● GOAL:
Would you print the material exactly, starting at its first line and ending at the line holding "0.05), (0.003, 0.011))"?

● GIVEN DATA:
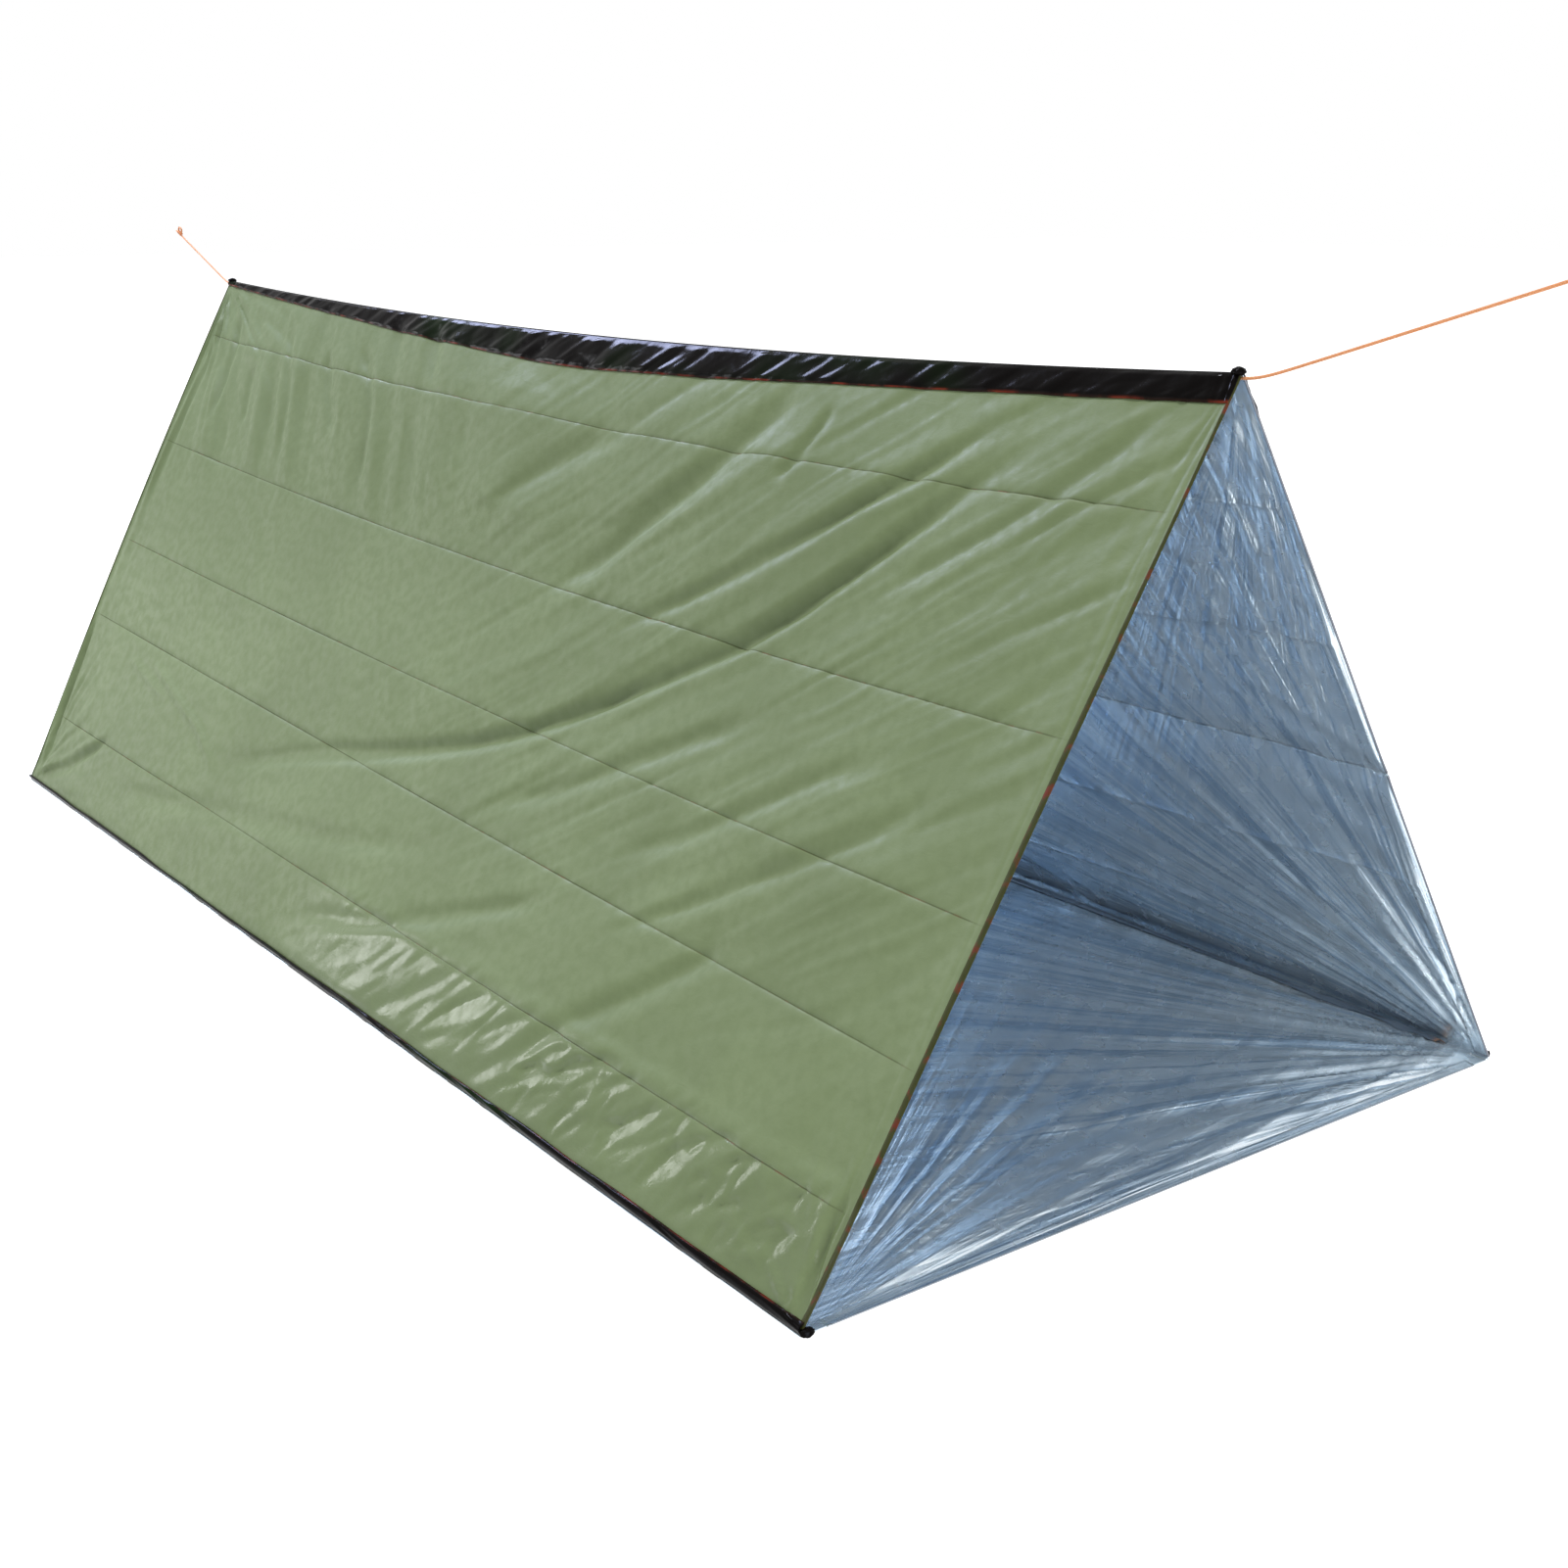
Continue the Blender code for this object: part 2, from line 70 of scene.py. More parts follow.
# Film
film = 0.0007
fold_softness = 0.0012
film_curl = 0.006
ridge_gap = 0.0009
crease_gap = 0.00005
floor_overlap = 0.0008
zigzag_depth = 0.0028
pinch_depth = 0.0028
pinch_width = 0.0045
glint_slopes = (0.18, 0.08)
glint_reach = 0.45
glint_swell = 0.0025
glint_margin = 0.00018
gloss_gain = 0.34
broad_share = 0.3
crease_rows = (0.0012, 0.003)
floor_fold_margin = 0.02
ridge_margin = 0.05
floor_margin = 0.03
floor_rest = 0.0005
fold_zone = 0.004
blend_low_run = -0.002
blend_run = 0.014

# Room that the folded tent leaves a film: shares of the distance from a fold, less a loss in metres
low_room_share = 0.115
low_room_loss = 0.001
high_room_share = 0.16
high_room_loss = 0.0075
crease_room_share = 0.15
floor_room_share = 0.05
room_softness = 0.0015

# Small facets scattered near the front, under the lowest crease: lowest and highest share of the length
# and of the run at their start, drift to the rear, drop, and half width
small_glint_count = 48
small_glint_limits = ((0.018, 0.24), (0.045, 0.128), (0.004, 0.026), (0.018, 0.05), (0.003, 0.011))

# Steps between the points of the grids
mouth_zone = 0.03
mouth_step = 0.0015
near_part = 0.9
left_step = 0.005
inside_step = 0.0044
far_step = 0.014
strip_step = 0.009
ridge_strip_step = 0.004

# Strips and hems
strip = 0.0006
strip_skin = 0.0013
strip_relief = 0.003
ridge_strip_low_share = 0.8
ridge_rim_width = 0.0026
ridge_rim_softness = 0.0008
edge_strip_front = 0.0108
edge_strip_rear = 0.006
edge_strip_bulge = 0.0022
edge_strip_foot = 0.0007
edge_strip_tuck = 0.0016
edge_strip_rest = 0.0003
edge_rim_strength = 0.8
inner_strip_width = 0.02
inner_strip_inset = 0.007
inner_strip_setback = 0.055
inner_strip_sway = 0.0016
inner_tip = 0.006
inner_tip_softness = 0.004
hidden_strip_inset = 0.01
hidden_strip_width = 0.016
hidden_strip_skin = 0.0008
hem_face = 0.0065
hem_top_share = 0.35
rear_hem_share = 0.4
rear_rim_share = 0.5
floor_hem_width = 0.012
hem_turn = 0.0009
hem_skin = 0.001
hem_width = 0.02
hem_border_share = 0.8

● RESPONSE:
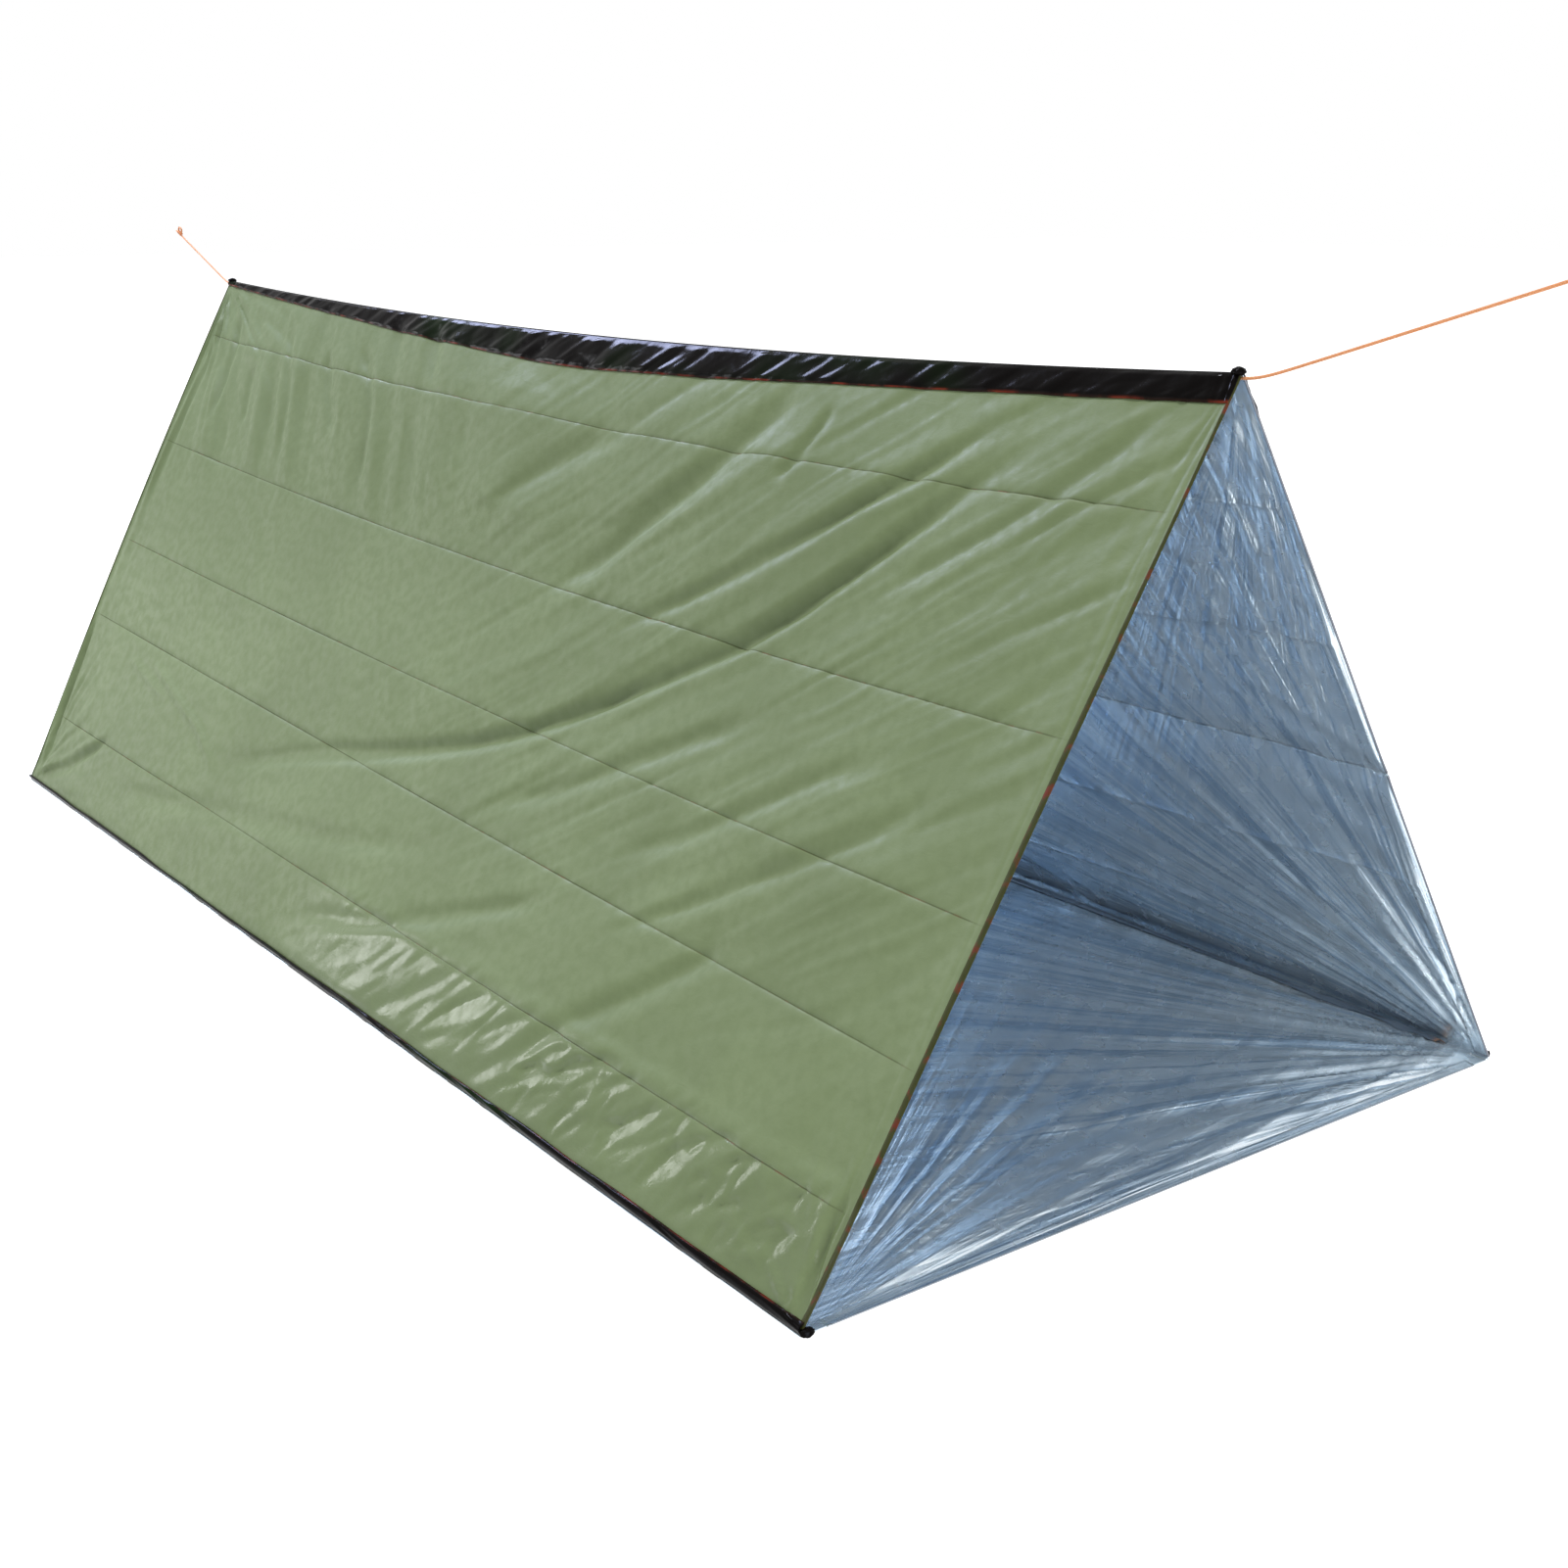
Continue the Blender code for this object: part 2, from line 70 of scene.py. More parts follow.
# Film
film = 0.0007
fold_softness = 0.0012
film_curl = 0.006
ridge_gap = 0.0009
crease_gap = 0.00005
floor_overlap = 0.0008
zigzag_depth = 0.0028
pinch_depth = 0.0028
pinch_width = 0.0045
glint_slopes = (0.18, 0.08)
glint_reach = 0.45
glint_swell = 0.0025
glint_margin = 0.00018
gloss_gain = 0.34
broad_share = 0.3
crease_rows = (0.0012, 0.003)
floor_fold_margin = 0.02
ridge_margin = 0.05
floor_margin = 0.03
floor_rest = 0.0005
fold_zone = 0.004
blend_low_run = -0.002
blend_run = 0.014

# Room that the folded tent leaves a film: shares of the distance from a fold, less a loss in metres
low_room_share = 0.115
low_room_loss = 0.001
high_room_share = 0.16
high_room_loss = 0.0075
crease_room_share = 0.15
floor_room_share = 0.05
room_softness = 0.0015

# Small facets scattered near the front, under the lowest crease: lowest and highest share of the length
# and of the run at their start, drift to the rear, drop, and half width
small_glint_count = 48
small_glint_limits = ((0.018, 0.24), (0.045, 0.128), (0.004, 0.026), (0.018, 0.05), (0.003, 0.011))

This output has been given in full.